ERA ÉL
Después de beber en silencio su quinto daiquiri se levantó y vino hasta mi mesa con pasos lentos. Parecía deprimido, afectado por alguna preocupación. La ropa que cubría el cuerpo robusto era simple y estaba algo despeinado. Me pidió permiso y aló una silla para sentarse. Esbozó una leve sonrisa debajo de la barba blanca amarillenta y me dijo:
- ¿Me invita a un trago? Ya debo mucho en este lugar, aunque claro, me usan como propaganda.
- ¿Cómo es eso, le pregunté intrigado?
- Pues si mi amigo, el dueño sabe que mi presencia atrae al público.
“Debe estar muy ebrio” Pensé, pero me dispuse a escucharlo callado, sin preguntarle nada. Comenzó diciendo que había nacido al final del siglo XIX y casi me suelto una carcajada en su cara, pero me contuve.
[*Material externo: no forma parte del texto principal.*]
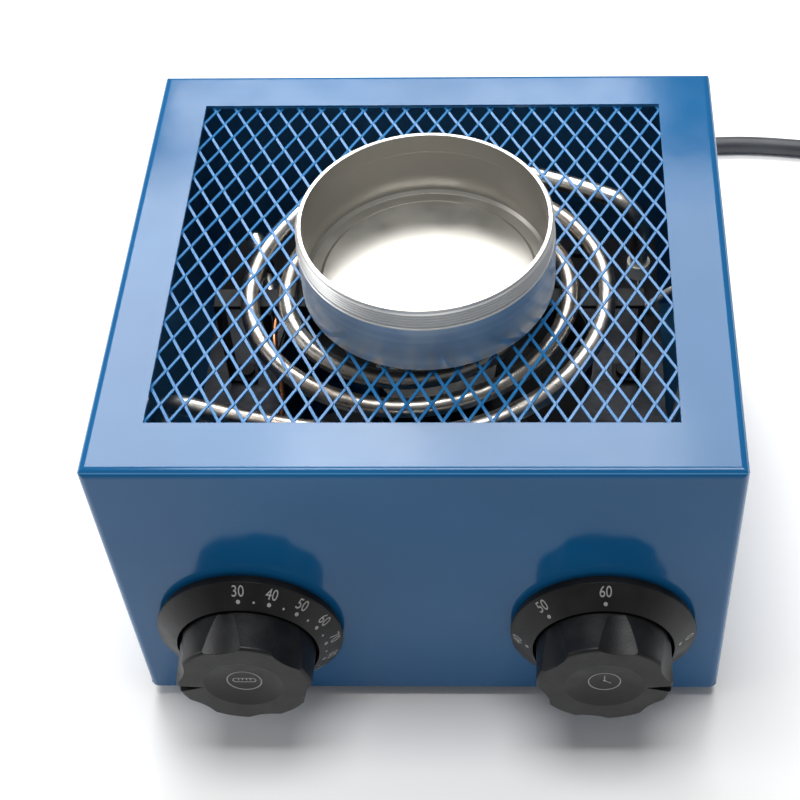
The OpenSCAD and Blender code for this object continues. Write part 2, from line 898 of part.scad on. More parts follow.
// Grip with its flutes, its hollow face and its pointer notch
module grip(flute, notch) {
    dome_r = (hollow_r * hollow_r + hollow_deep * hollow_deep) / (2 * hollow_deep);
    inside_top = knob_reach - grip_face;
    difference() {
        rotate_extrude() grip_outline();
        for (i = [0:flute_count - 1])
            rotate([0, 0, -flute - 360 * i / flute_count])
                translate([0, grip_r - flute_deep + flute_r, knob_reach])
                    rotate([flute_tilt, 0, 0])
                        translate([0, 0, -2 * knob_reach]) cylinder(r = flute_r, h = 3 * knob_reach);
        translate([0, 0, knob_reach - hollow_deep + dome_r]) sphere(dome_r, $fn = 96);
        rotate([0, 0, -notch]) translate([0, 0, knob_reach - notch_deep])
            linear_extrude(notch_deep + 1)
                polygon([[0, notch_in], [notch_w / 2, grip_r + 1], [-notch_w / 2, grip_r + 1]]);
        difference() {
            translate([0, 0, grip_back - 1])
                cylinder(r = grip_r - flute_deep - grip_wall, h = inside_top - grip_back + 1);
            translate([0, 0, grip_back - 2])
                cylinder(r = stem_r + hub_wall, h = knob_reach);
        }
        stem(stem_r + 0.02);
    }
}

module thermostat_body() {
    color("#d8d5cc") at_front(-knob_x, knob_z)
        control_body(thermostat_w, thermostat_h, thermostat_d);
}

module thermostat_stem() {
    color("silver") at_front(-knob_x, knob_z) stem(stem_r);
}

module thermostat_screws() {
    color("silver") at_front(-knob_x, knob_z) control_screws();
}

module temperature_dial() {
    color("#2b2b2b") at_front(-knob_x, knob_z) dial_ring();
}

module temperature_knob() {
    color("#343434") at_front(-knob_x, knob_z) grip(first_flute[0], notch_turn[0]);
}

module timer_body() {
    color("#c9ccd0") at_front(knob_x, knob_z) control_body(timer_w, timer_h, timer_d);
}

module timer_stem() {
    color("silver") at_front(knob_x, knob_z) stem(stem_r);
}

module timer_screws() {
    color("silver") at_front(knob_x, knob_z) control_screws();
}

module timer_dial() {
    color("#2b2b2b") at_front(knob_x, knob_z) dial_ring();
}

module timer_knob() {
    color("#343434") at_front(knob_x, knob_z) grip(first_flute[1], notch_turn[1]);
}

module at_bulb() {
    translate([bulb_x, bulb_y, bulb_z]) rotate([0, 0, bulb_turn]) rotate([90, 0, 0]) children();
}

module thermostat_bulb() {
    straight = bulb_l - 2 * bulb_r;
    color("#d9dadb") at_bulb() {
        translate([0, 0, -straight / 2]) cylinder(r = bulb_r, h = straight);
        for (s = [-1, 1]) translate([0, 0, s * straight / 2]) sphere(bulb_r);
    }
}

// Post on the left bracket with a ring round the bulb
module bulb_holder() {
    ring_r = bulb_r + 1;
    color("#8d9094") difference() {
        union() {
            at_bulb() translate([0, 0, -holder_l / 2]) cylinder(r = ring_r, h = holder_l);
            translate([bulb_x - holder_out, bulb_y, bracket_top])
                cylinder(r = holder_r, h = bulb_z - 1 - bracket_top);
        }
        at_bulb() translate([0, 0, -holder_l]) cylinder(r = bulb_r + fit_gap, h = 2 * holder_l);
    }
}

// Thin tube from the bulb to the thermostat, by shares of the way down chosen by hand
module thermostat_capillary() {
    out = [sin(bulb_turn), -cos(bulb_turn), 0];
    start = [bulb_x, bulb_y, bulb_z] + (bulb_l / 2 - capillary_sunk) * out;
    end = [-knob_x, front_y + sheet + thermostat_d / 2, knob_z + thermostat_h / 2];
    way = end - start;
    path = concat(
        [start, start + 4 * out],
        [
            for (p = [
                [0.06, 0.144, 0.036], [-0.04, 0.242, 0.154], [-0.19, 0.37, 0.343],
                [0.1, 0.498, 0.533], [0.45, 0.613, 0.675], [0.85, 0.727, 0.77],
                [0.99, 0.83, 0.82]
            ]) [
                start[0] + way[0] * p[0] + capillary_sway * sin(180 * p[1]),
                start[1] + way[1] * p[1],
                start[2] + way[2] * p[2]
            ]
        ],
        [end + [0, 3, 6], end + [0, 0, 2.5], end]
    );
    color("#b87333") swept_tube(path, capillary_r, 8);
}

module at_block_screws() {
    for (s = [-1, 1]) translate([block_x + s * block_l / 2 * 0.8, block_y, 0]) children();
}

module terminal_block() {
    color("#e6e1d2") difference() {
        translate([block_x - block_l / 2, block_y - block_d / 2, base_top])
            cube([block_l, block_d, block_h]);
        at_block_screws() translate([0, 0, base_top - 1]) cylinder(r = m3_hole, h = block_h + 2);
        for (x = [-8, 0, 8])
            translate([block_x + x, block_y, base_top + block_h - 5])
                cylinder(r = 2.4, h = 6);
    }
}

module terminal_screws() {
    color("silver") {
        at_block_screws() translate([0, 0, base_top + block_h]) mirror([0, 0, 1])
            screw(m3_r, block_h + base_t + 1, m3_head_r, m3_head_h);
        for (x = [-8, 0, 8])
            translate([block_x + x, block_y, base_top + block_h - 5]) cylinder(r = 2.3, h = 3);
    }
}

// Insulated wires from the heater to the controls and the terminal block
module internal_wires() {
    color("#efece4") {
        swept_tube(left_wire, wire_r, 8);
        swept_tube(right_wire, wire_r, 8);
        swept_tube(timer_wire, wire_r, 8);
    }
}

// Lower end of the pin under an arm's leg
function pin_foot(arm) =
    [heater_x, heater_y, heater_z - seal_h - pin_h] + arm[len(arm) - 1];

// Routes of the wires, by points chosen by hand
left_pin = pin_foot(left_arm);
right_pin = pin_foot(right_arm);
wire_entry = base_top + 6.5;
wire_fall = right_pin[2] - wire_entry;
wall_room = inner_w / 2 - right_pin[0];
control_front = front_y + sheet;
timer_back = control_front + timer_d;
block_side = block_x + block_l / 2;
block_front = block_y - block_d / 2;
left_wire = concat(
    [for (p = [[0, 0, 0], [0, 0, -2.2], [1, -3, -3.6], [4, -9, -4.4]]) left_pin + p],
    [
        for (p = [[-9.25, 31, 23], [-5.25, 23, 23.4], [-3.25, 18, 21.2]])
            [-knob_x, control_front, knob_z] + p
    ],
    [[-knob_x - 3.25, control_front + 18, knob_z + thermostat_h / 2]]
);
right_wire = concat(
    [right_pin, right_pin - [0, 0, 2.2]],
    // Over the bracket: share of the room to the wall, then along and up
    [
        for (p = [
            [0.04, -3.4, -3.5], [0.12, -10, -2], [0.22, -13.4, 4], [0.39, -14.7, 10],
            [0.57, -14.5, 12.5], [0.72, -13.4, 10], [0.78, -12.4, 2]
        ]) right_pin + [wall_room * p[0], p[1], p[2]]
    ],
    // Down beside the bracket: out from it, back from its middle, share of the fall
    [
        for (p = [
            [11.7, 18.2, 0.15], [11.5, 16.4, 0.34], [10, 12.6, 0.54], [8, 7.7, 0.72],
            [6.5, 5.7, 0.85], [5.2, 11.7, 0.954], [4, 22.7, 1], [2.6, 31.7, 1],
            [-2.6, 41.7, 1]
        ]) [bracket_x + p[0], fan_y + p[1], right_pin[2] - wire_fall * p[2]]
    ],
    [
        for (p = [[9.5, -7, 0], [5.5, -1.2, 0], [3, 0, 0], [0, 0, 0]])
            [block_side, block_y, wire_entry] + p
    ]
);
timer_wire = concat(
    [
        for (p = [[-10, 0, -12], [-10, 2.4, -12], [-6.5, 6, -20]])
            [knob_x, timer_back, knob_z] + p
    ],
    [
        for (p = [[7, -34, 4.3], [6, -18, 0.8], [6, 0, 0], [4, 36, 0]])
            [block_x, body_y, wire_entry] + p
    ],
    [for (p = [[1, -10, 0], [0, -3, 0], [0, 0, 0]]) [block_x, block_front, wire_entry] + p]
);

module earth_stud() {
    color("silver") translate([earth_x, block_y, foot_h])
        screw(m4_r, base_t + 12, m4_head_r, m4_head_h);
}

module earth_nut() {
    color("silver") translate([earth_x, block_y, base_top])
        hex_nut(m4_nut_r, m4_r + fit_gap, m4_nut_h);
}

// The lead's last bit inside the housing
module inner_lead() {
    start_y = back_y - sheet - relief_flange_t;
    block_rear = block_y + block_d / 2;
    room = start_y - block_rear;
    fall = exit_z - base_top - block_h / 2;
    // Each point: to the side, share of the room left to the block, share of the fall
    color("#2e3034") swept_tube([
        for (p = [
            [0, 1, 0], [0, 0.8, 0], [-0.4, 0.62, 0.05], [-1.5, 0.54, 0.2], [-4, 0.54, 0.45],
            [-7, 0.54, 0.7], [-9, 0.46, 0.88], [-10, 0.3, 0.98], [-10, 0.13, 1], [-10, 0, 1]
        ]) [exit_x + p[0], block_rear + room * p[1], exit_z - fall * p[2]]
    ], inner_lead_r, 8);
}

// Moulded relief: a flange each side of the wall, then a tapered grooved tail
module strain_relief() {
    groove_pitch = (relief_l - relief_flange_t) / (relief_grooves + 1);
    color("#232528") translate([exit_x, back_y, exit_z]) rotate([-90, 0, 0]) difference() {
        union() {
            translate([0, 0, -sheet - relief_flange_t])
                cylinder(r = relief_flange_r - 1, h = relief_flange_t);
            translate([0, 0, -sheet - 0.5]) cylinder(r = relief_neck_r, h = sheet + 1);
            cylinder(r = relief_flange_r, h = relief_flange_t);
            cylinder(r1 = relief_r, r2 = relief_tip_r, h = relief_l);
        }
        for (i = [1:relief_grooves])
            translate([0, 0, relief_flange_t + i * groove_pitch - 1]) difference() {
                cylinder(r = relief_flange_r, h = relief_groove_w);
                translate([0, 0, -1])
                    cylinder(r = lead_r + fit_gap, h = relief_groove_w + 2);
            }
    }
}

module power_cord() {
    color("#3c3f45") swept_tube(lead_path, lead_r, 8);
}

module power_cord_coil() {
    color("#3c3f45") swept_tube(coil_path, lead_r, 6);
}

// Strap round one side of the coil
module cord_tie() {
    inner_h = lead_d + lead_layer + 2 * tie_gap;
    from = lead_coil_in - lead_r - tie_gap;
    upto = coil_out + lead_r + tie_gap;
    color("#1c1c1e") translate([coil_middle[0], coil_middle[1], 0]) rotate([0, 0, 35])
        translate([from - tie_t, tie_w / 2, 0]) rotate([90, 0, 0]) linear_extrude(tie_w)
            difference() {
                square([upto - from + 2 * tie_t, inner_h + 2 * tie_t]);
                translate([tie_t, tie_t]) square([upto - from, inner_h]);
            }
}

// Moulded plug that lies flat, with its blades pointing away from the coil
module at_plug() {
    translate(plug_start) rotate([90, 0, 0]) children();
}

module plug_body() {
    color("#2a2c30") at_plug() difference() {
        union() {
            cylinder(r1 = lead_r + 0.6, r2 = lead_r + 2.4, h = plug_tip);
            translate([0, 0, plug_tip]) intersection() {
                linear_extrude(plug_l - plug_tip) rounded_rect(plug_w, plug_h, 7);
                rotate([90, 0, 0]) translate([0, 0, -plug_h])
                    linear_extrude(2 * plug_h) polygon([
                        [-plug_w / 2 + 4, 0], [plug_w / 2 - 4, 0], [plug_w / 2, 8],
                        [plug_w / 2, plug_l], [-plug_w / 2, plug_l], [-plug_w / 2, 8]
                    ]);
            }
        }
        blades();
    }
}

// Three flat blades, sunk into the plug's face
module blades() {
    translate([0, 0, plug_l - pin_sunk]) {
        translate([-pin_t / 2, -8.5, 0]) cube([pin_t, pin_w, pin_l + pin_sunk]);
        for (s = [-1, 1]) translate([s * 7.6, 4, 0]) rotate([0, 0, -s * 60])
            translate([-pin_t / 2, -pin_w / 2, 0]) cube([pin_t, pin_w, pin_l + pin_sunk]);
    }
}

module plug_pins() {
    color("silver") at_plug() blades();
}

// Screw-top tin that holds the parts, standing on the grille without its lid
module parts_dish() {
    neck_r = dish_r - 0.8;
    rim_r = neck_r - dish_wall - 0.4;
    collar_z = dish_h - collar_h;
    color("#cfd1d3") translate([dish_x, body_y + dish_y, dish_z]) rotate_extrude() difference() {
        union() {
            polygon([
                [0, 0], [dish_r - 1.5, 0], [dish_r, 1.5], [dish_r, collar_z - 0.3],
                [dish_r - 0.3, collar_z], [neck_r, collar_z], [neck_r, dish_h - 0.3],
                [neck_r - 0.3, dish_h], [0, dish_h]
            ]);
            for (i = [0:thread_count - 1])
                translate([neck_r, collar_z + 0.5 + i * thread_h]) polygon([
                    [-0.5, 0], [0, 0], [thread_out, 0.4], [thread_out, 0.6], [0, 1], [-0.5, 1]
                ]);
        }
        polygon([
            [-1, dish_floor + 0.5], [dish_r - dish_wall - 5.5, dish_floor + 0.5],
            [dish_r - dish_wall - 4.5, dish_floor], [dish_r - dish_wall - 1, dish_floor],
            [dish_r - dish_wall, dish_floor + 1], [dish_r - dish_wall, collar_z - 1.5],
            [rim_r, collar_z], [rim_r, dish_h + 1], [-1, dish_h + 1]
        ]);
    }
}

housing_shell();
top_grille();
base_plate();
base_screws();
rubber_feet();
foot_screws();
foot_nuts();
heater_tube();
heater_end_seals();
heater_pins();
heater_support();
heater_clips();
support_screws();
fan_frame();
fan_stator();
fan_bearings();
fan_impeller();
fan_shaft();
fan_brackets();
fan_screws();
fan_nuts();
bracket_screws();
thermostat_body();
thermostat_stem();
thermostat_screws();
thermostat_bulb();
thermostat_capillary();
bulb_holder();
temperature_dial();
temperature_knob();
timer_body();
timer_stem();
timer_screws();
timer_dial();
timer_knob();
terminal_block();
terminal_screws();
internal_wires();
earth_stud();
earth_nut();
inner_lead();
strain_relief();
power_cord();
power_cord_coil();
cord_tie();
plug_body();
plug_pins();
parts_dish();
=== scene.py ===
"""Looks of the watch parts dryer: finishes, net, heater, wires, mains lead and printed marks."""
import json
import math

import bpy
from mathutils import Euler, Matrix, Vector


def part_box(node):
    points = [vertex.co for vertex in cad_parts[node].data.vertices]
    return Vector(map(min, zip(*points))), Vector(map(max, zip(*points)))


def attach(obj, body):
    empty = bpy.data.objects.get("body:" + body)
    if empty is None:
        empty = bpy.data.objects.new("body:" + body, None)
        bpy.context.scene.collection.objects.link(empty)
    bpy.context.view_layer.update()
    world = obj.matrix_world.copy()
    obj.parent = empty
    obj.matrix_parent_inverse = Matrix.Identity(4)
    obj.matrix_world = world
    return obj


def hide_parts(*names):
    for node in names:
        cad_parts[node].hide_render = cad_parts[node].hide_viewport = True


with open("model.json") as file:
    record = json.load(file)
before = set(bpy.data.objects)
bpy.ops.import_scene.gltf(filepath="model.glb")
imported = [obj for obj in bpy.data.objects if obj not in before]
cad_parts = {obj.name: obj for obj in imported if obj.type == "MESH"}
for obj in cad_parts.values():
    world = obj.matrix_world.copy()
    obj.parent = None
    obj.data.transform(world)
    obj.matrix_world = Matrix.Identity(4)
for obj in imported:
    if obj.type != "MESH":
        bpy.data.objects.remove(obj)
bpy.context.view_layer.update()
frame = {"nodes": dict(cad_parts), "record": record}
nodes = frame["nodes"]
MM = 0.001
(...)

Tomó la copa entre sus manos y me habló de cuando gravemente herido por la artillería austriaca caminó cuarenta metros con un soldado italiano sobre los hombros para ponerlo a salvo, de la Medalla de Plata al Valor que ganó por la heroicidad; describió a la enfermera que amó en el hospital en Milán y que después lo dejó por un oficial napolitano; se quedó muy serio al invocar las dos guerras mundiales, donde según él, había sido chofer de ambulancia y corresponsal de guerra y creo que vi lágrimas en sus ojos; refirió sus viajes a Francia, Italia, España, Alemania, Normandía; se acordó con tristeza de Bumby, su primer hijo; y lo sentí algo eufórico al hablar de su amor desde pequeño por la pesca y la caza. Contó como también se empleó como sparring para boxeadores y «cazaba» palomas en los Jardines de Luxemburgo, pues los ahorros mermaban y no ganaba lo suficiente para dar de comer a su familia. Después, como en un soliloquio, mencionó El Viejo y el Mar, Por quien Doblan Las Campanas, Fiesta y Adiós a las Armas, entre otros títulos y dijo que el premio no le pertenecía, sino a la hermosa isla que lo había acogido. Por último me preguntó:
- ¿Sabes como me gusta escribir?
- No tengo la menor idea – Respondí incrédulo.
- En pie y vistiendo sólo calzoncillos en la Finca Vigía.
Como por arte de magia su imagen se fue esfumando hasta desaparecer entre el humo de la langosta que el camarero colocó a mi frente. Y aquella mesa a donde debería volver el hombre de la barba estaba sin vasos y supe que hacía años no había sido ocupada por nadie. El dependiente sonrió levemente y me dijo:
- Era aquel el lugar del Maestro. Todos venían al Floridita a ver a Ernest Hemingway beber sus daiquiris.
- ¡Pero él conversó ahora conmigo! – Exclamé atónito.
- Es imposible, mi amigo. Murió hace cincuenta años, aunque su recuerdo persiste en este ambiente.